Worst Jokes Ever
Little Johnny goes to his mum and asks, "Mummy, what's rape?"
Little Johnny's mum answers, "The way you got here."
"When I heard that not arguing or fighting in a relationship represents a lack of interest, that's when my girlfriend started missing her makeup box."
"People are more honest when they are tired, so I made my nephew do push-ups 50 times when I realized he stole my cookies."
"Talking about childhood habits, my friend told me he still collects coins and post stamps and all. He asked me, I said - breastfeeding."
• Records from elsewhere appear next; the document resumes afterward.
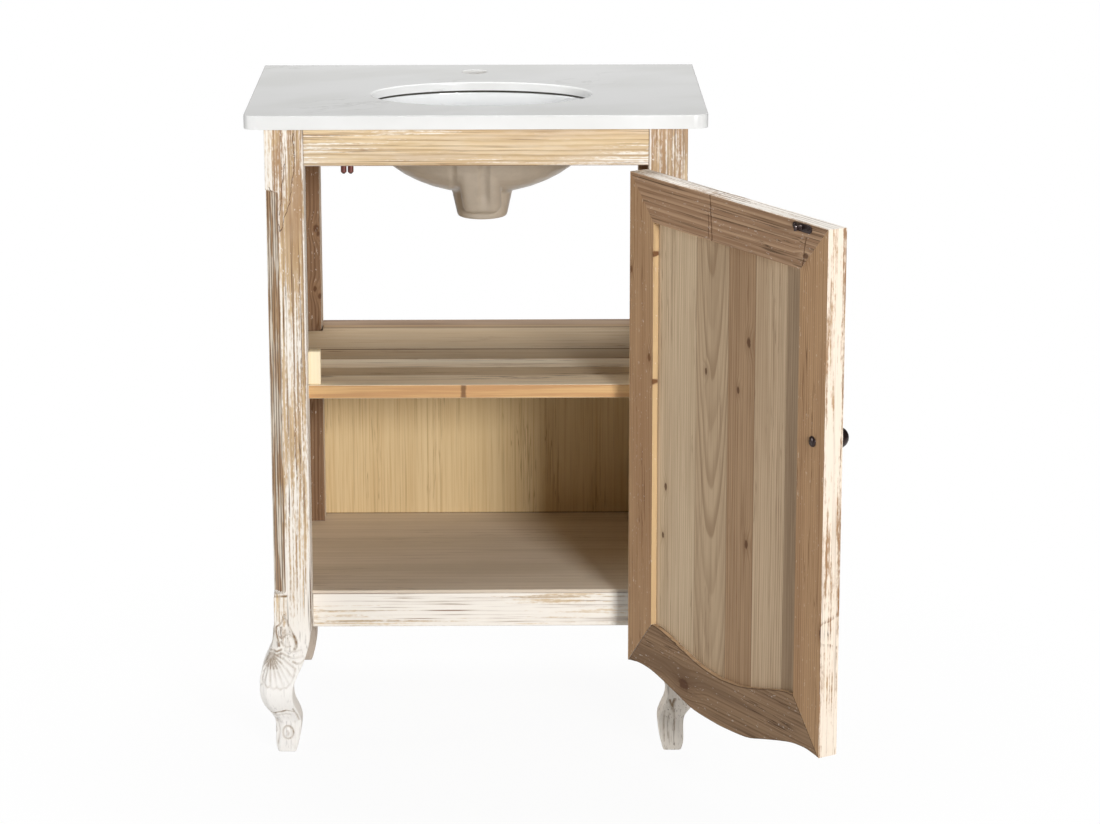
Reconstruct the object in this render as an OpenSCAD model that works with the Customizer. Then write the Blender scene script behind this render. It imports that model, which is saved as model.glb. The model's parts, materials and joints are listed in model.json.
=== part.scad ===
// Washstand: a marble slab with an undermounted oval basin, on a joined pine frame with four
// cabriole legs, one shelf and one framed door hinged at the right.
// Origin: on the floor, on the centre line of the front left leg.
// +X runs to the right along the front, +Y to the back, +Z up. Millimetres.

/* [Frame] */
// Outside width across the legs
frame_w = 548; // [500:1:640]
// Outside depth across the legs
frame_d = 416; // [396:1:480]
// Height of the frame, floor to the underside of the marble
frame_h = 852; // [830:1:900]
// Section of a leg blank
leg_w = 50; // [46:1:56]
// Height of the curved foot of a leg
foot_h = 186; // [180:1:190]
// Leg width cut away by the stopped chamfer on a front leg
chamfer_w = 16; // [10:1:20]
// Height of the chamfer's lower stop above the floor
chamfer_low = 222; // [200:1:260]
// Distance from the top rail down to the chamfer's upper stop
chamfer_high = 30; // [20:1:80]
// Height of the top rails
top_rail_h = 50; // [40:1:60]
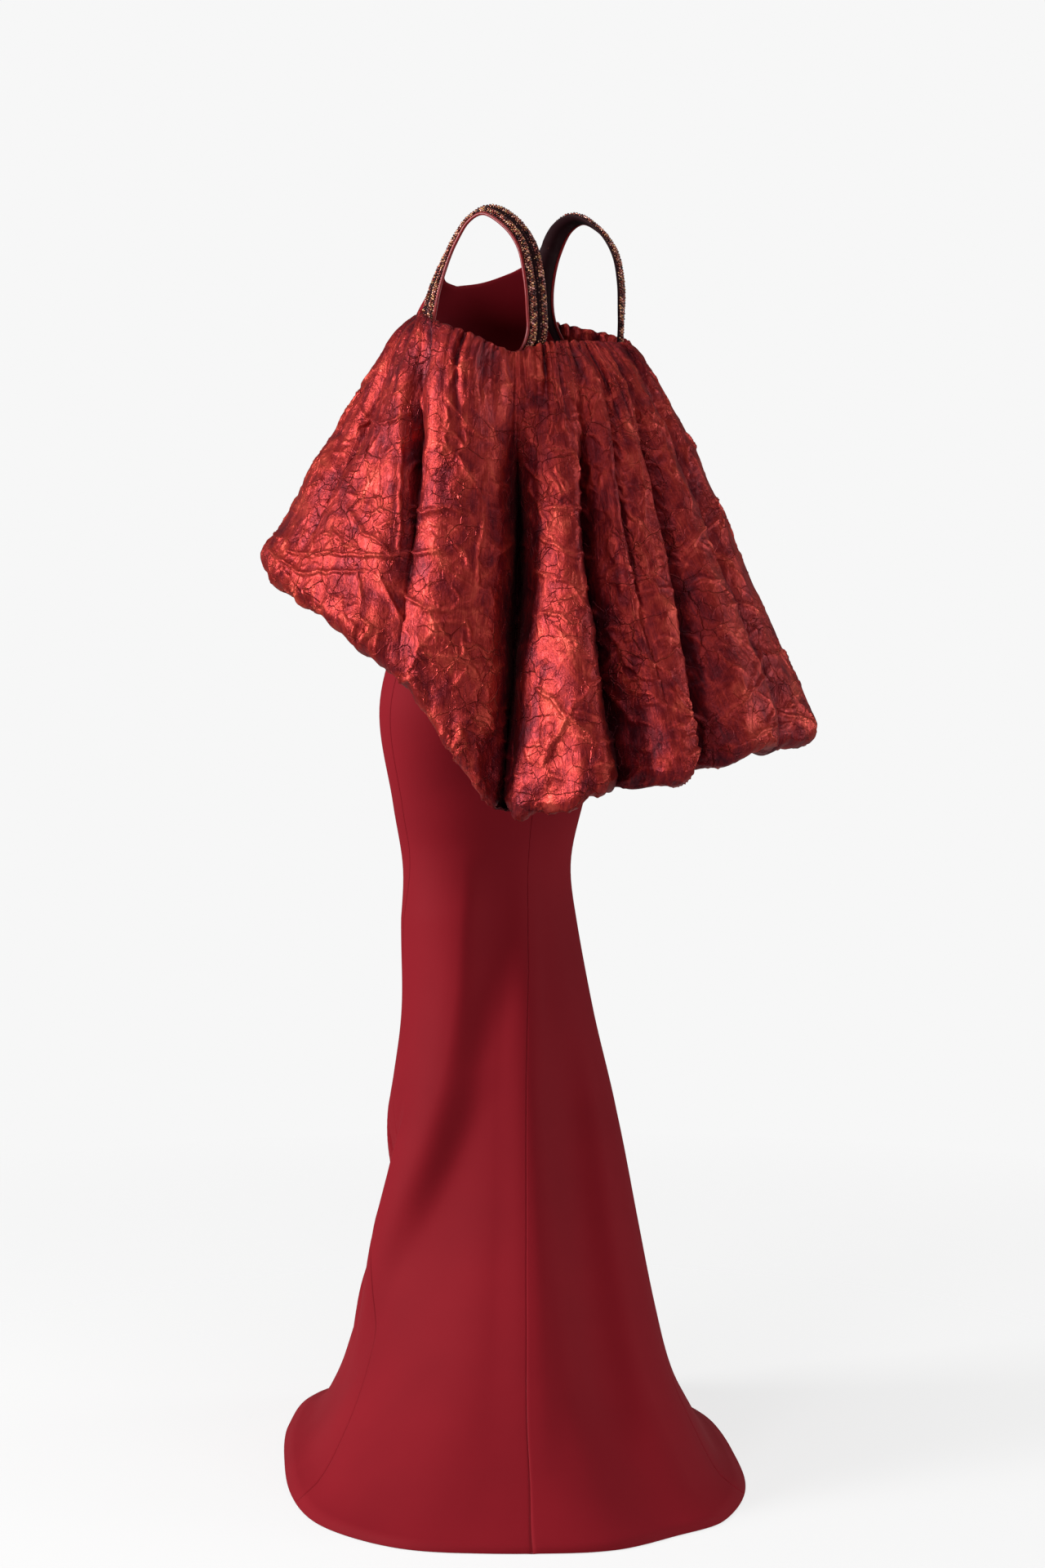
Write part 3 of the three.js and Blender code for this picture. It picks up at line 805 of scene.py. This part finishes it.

Q. What do you get when you blindfold a racist?
A. A Notsee.
Why did Hitler keep on f***ing England?
Because it had a Great Booty!
What do you call an emo kid with light up shoes?
A human chandelier.
"The legend says Tinker Bell was good in jerkin' off Peter with her tiny fingers, but it pains me to think that Captain Hook was a closeted-sadist boyfriend."
What’s better than the best thing ever?
Me being mod.
"Can we at least give them one credit—for abiding the traffic laws?"
I wasn't going to tell another rape joke but fuck it.
"When I was a child, my blind mother taught me hand jobs, like carpentry and painting with her legs."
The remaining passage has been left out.